We’d spent the night in my apartment again, although according to Neil my bed was an instrument of torture. He woke me before he left, leaning down to kiss my cheek. His face was soft and he smelled like aftershave.

“I’m leaving, darling. I’ll send Tony back with the car?” There was a note of concern in Neil’s voice, as though he were worried I would try to carry a carton of my stuff home on the train.

In the past, when we’d been fighting so hard to keep our relationship a secret, I would have rejected the idea outright. But I’d learned from Deja that my involvement with Neil was out, and a huge scandal around the office. I didn’t look forward to even showing up today, let alone doing a walk of shame with all my belongings. I nodded sleepily. “Sure. I’ll get up now and get ready.”

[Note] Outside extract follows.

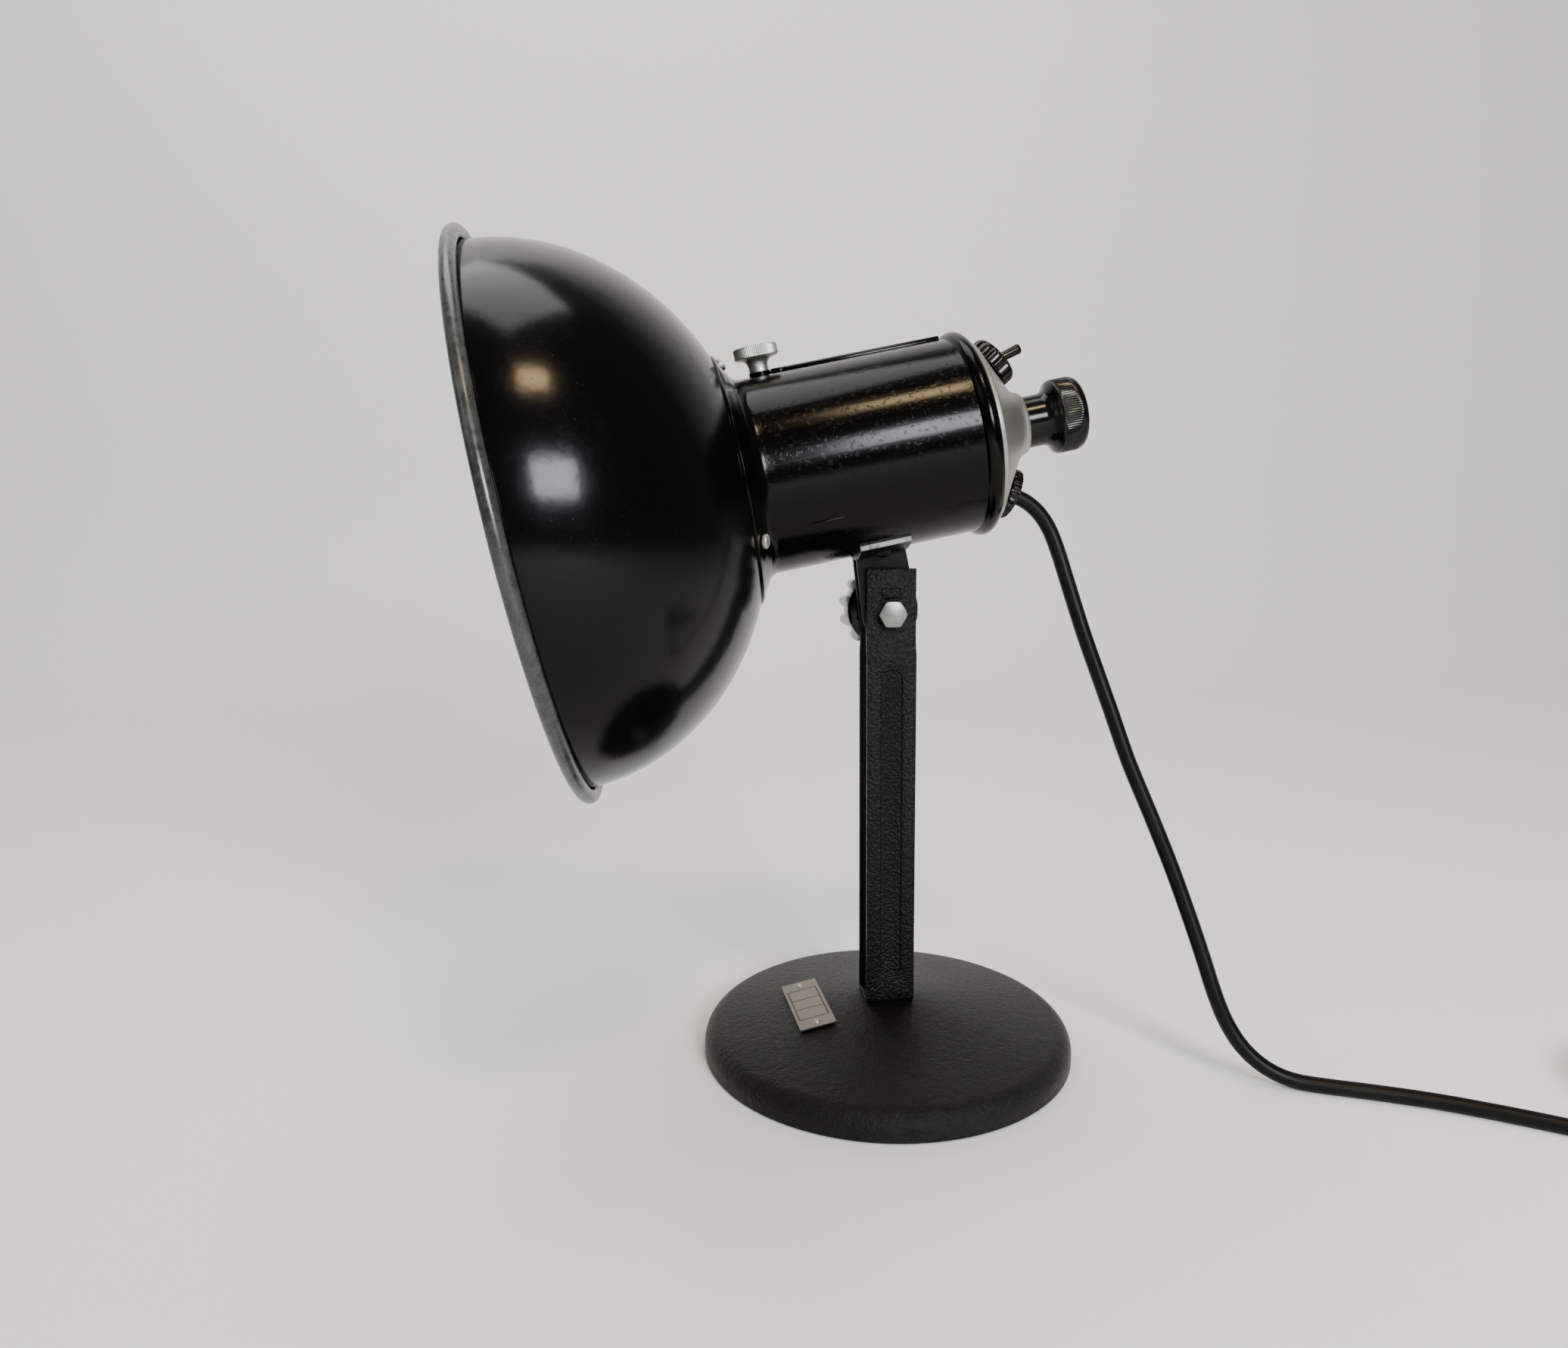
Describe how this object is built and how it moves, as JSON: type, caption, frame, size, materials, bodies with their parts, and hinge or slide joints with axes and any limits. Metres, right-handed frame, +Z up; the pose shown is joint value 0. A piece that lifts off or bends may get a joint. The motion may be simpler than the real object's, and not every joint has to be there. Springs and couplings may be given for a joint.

Even though I didn’t work at
Porteras
anymore, I didn’t want to go into the office and give everyone the impression that I was somehow defeated. I selected my clothing carefully, deciding on dark indigo skinny jeans, a loose and flowing black tunic— to disguise the post-abortion bloat that was making me feel
so
sexy— and tall black boots. I wound a gray and orange Hermes Camails patterned scarf around my neck. The scarf had been a gift from Gabriella; both Penelope and I had gotten them for Christmas the year before. It seemed crucial that I have some link to that old part of my life so that when I walked into
Porteras
no one could make me feel like I didn’t belong.